The 100,000 commuters on Long Island—the brave souls who try to combine a job in New York City with a home among the trees—represent all shades of opinion on politics, religion, and baseball. But they are firmly agreed on one thing—they believe that the Long Island Rail Road, which constitutes their frail and precarious life line between home and office, is positively the worst railroad in the world. This belief is probably ill considered, because no one has ever made a scientific survey, and it is quite possible that there are certain short haul lines in the less populous parts of Mongolia or the Belgian Congo where the service is just as bad if not worse. But no Long Islander, after years of being trampled in the crowded aisles and arriving consistently late to both job and dinner, would ever admit this.(Life, 1948, p. 19)
The quoted Life article goes over real problems that plagued the LIRR even then, such as absent management and line worker incompetence stranding passengers for hours. This kind of “we are the worst” criticism can be easily mistaken for reform pressure and interest in learning from others who, by the critic’s own belief, are better. But it’s not. It’s fake self-criticism; the “we are the worst” line is weaponized in the exact opposite direction – toward entrenchment and mistrust of any outside ideas, in which reformers are attacked as out of touch far more than the dispatcher who sends a train to the wrong track.
The best way to view this kind of fake self-criticism is, I think, through the lens of negative exceptionalism. Negative exceptionalism takes the usual exceptionalism and exactly inverts it: we have the most corrupt government, we have the worst social problems, we are the most ungovernable people. The more left-wing version also adds, we have the worst racism/sexism. In all cases, this is weaponized against the concept of learning from elsewhere – how can we learn from countries where I spent three days on vacation and didn’t feel viscerally disgusted by their poor people?
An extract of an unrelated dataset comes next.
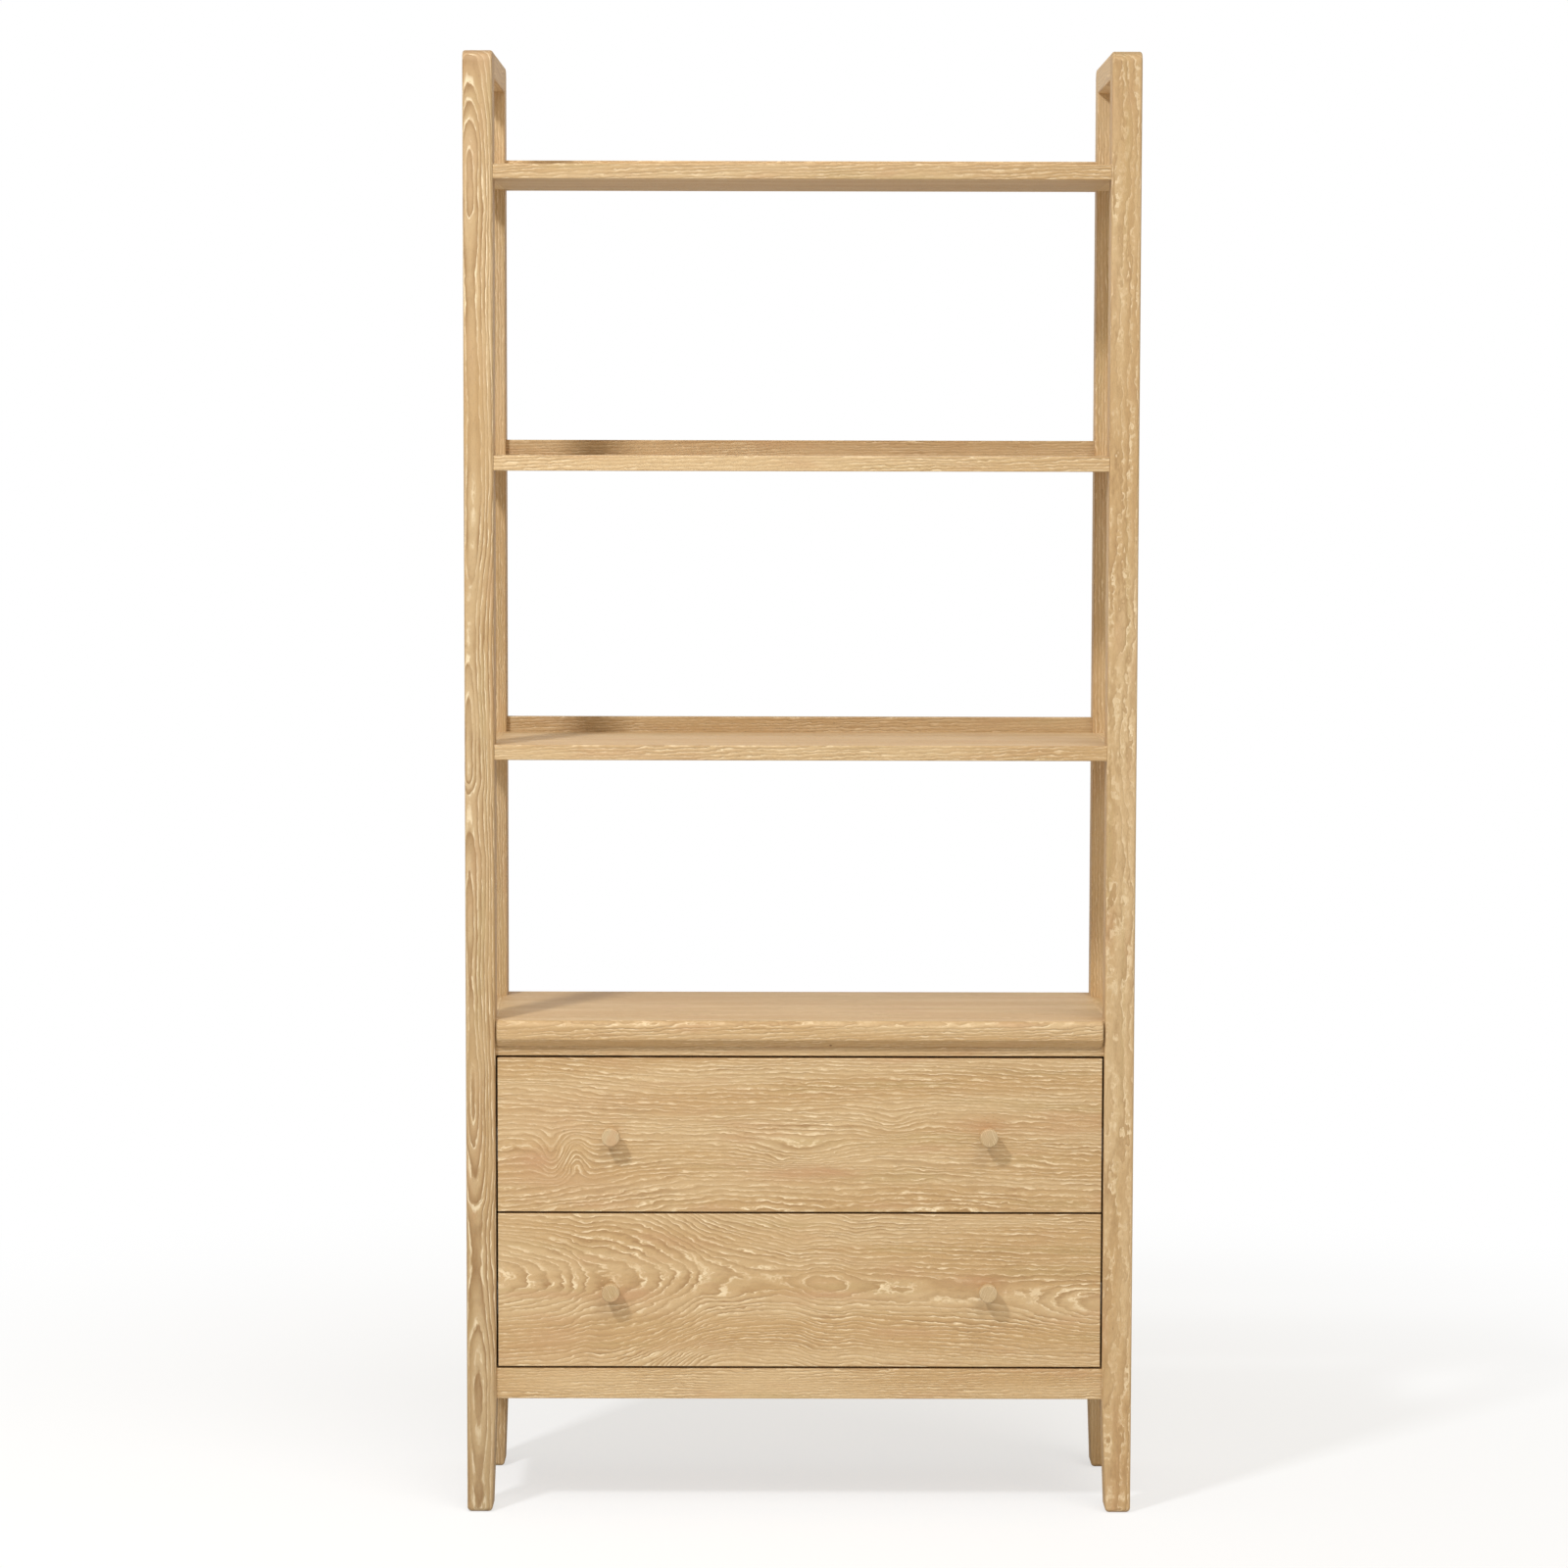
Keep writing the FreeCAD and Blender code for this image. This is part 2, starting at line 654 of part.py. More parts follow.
for name, level in (("upper", "upper_level"), ("middle", "middle_level"), ("lower", "lower_level")):
    makeShelf(name, level)

makeCabinetTop()
for name, (face, under, height) in cross_rails.items():
    makeCrossRail(name, face, under, height)
board("back_panel", *backPanelBox())
board("bottom_panel", *bottomPanelBox())
for level in ("upper", "lower"):
    makeDrawer(level)

document.recompute()

# A member of a group is written with its group, and everything else by itself.
compounds = [item for item in document.Objects if item.isDerivedFrom("Part::Compound")]
grouped = {member.Name for item in compounds for member in item.Links}
subparts = []
for item in document.Objects:
    if "Invalid" in item.State or "Error" in item.State:
        raise RuntimeError(f"{item.Name} failed: {item.State}")
    whole = item.TypeId in ("PartDesign::Body", "Part::Compound")
    if whole and item.Name not in grouped:
        subparts.append(item)
for item in subparts:
    if item.Shape.isNull() or not item.Shape.isValid():
        raise RuntimeError(f"{item.Label} has no valid shape")

os.makedirs("parts", exist_ok=True)
for item in subparts:
    item.Shape.exportStep(os.path.join("parts", f"{item.Label}.step"))
print(len(subparts), "sub-parts written")
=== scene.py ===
import math
import bmesh
import bpy
from mathutils import Matrix, Vector


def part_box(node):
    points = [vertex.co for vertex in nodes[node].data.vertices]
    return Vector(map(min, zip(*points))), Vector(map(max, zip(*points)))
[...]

For example, take the political party Feminist Initiative, which teetered on the edge of the electoral threshold in the 2014 election in Sweden and won a few seats in municipal elections and one in the European Parliament. It defined itself in favor of feminism and against racism, and talked about how the widespread notion that Sweden is a feminist society is a racist myth designed to browbeat immigrants, and in reality Sweden is a deeply sexist place (more recently, Greta Thunberg would use the same negative exceptionalism about environmentalism, to the point of saying Sweden is the most environmentally destructive country). The party also advocated enforcing the Nordic model of criminalization of sex work on the rest of the EU; the insight that Sweden is a sexist society does not extend to the notion that perhaps it should not tell the Netherlands what to do.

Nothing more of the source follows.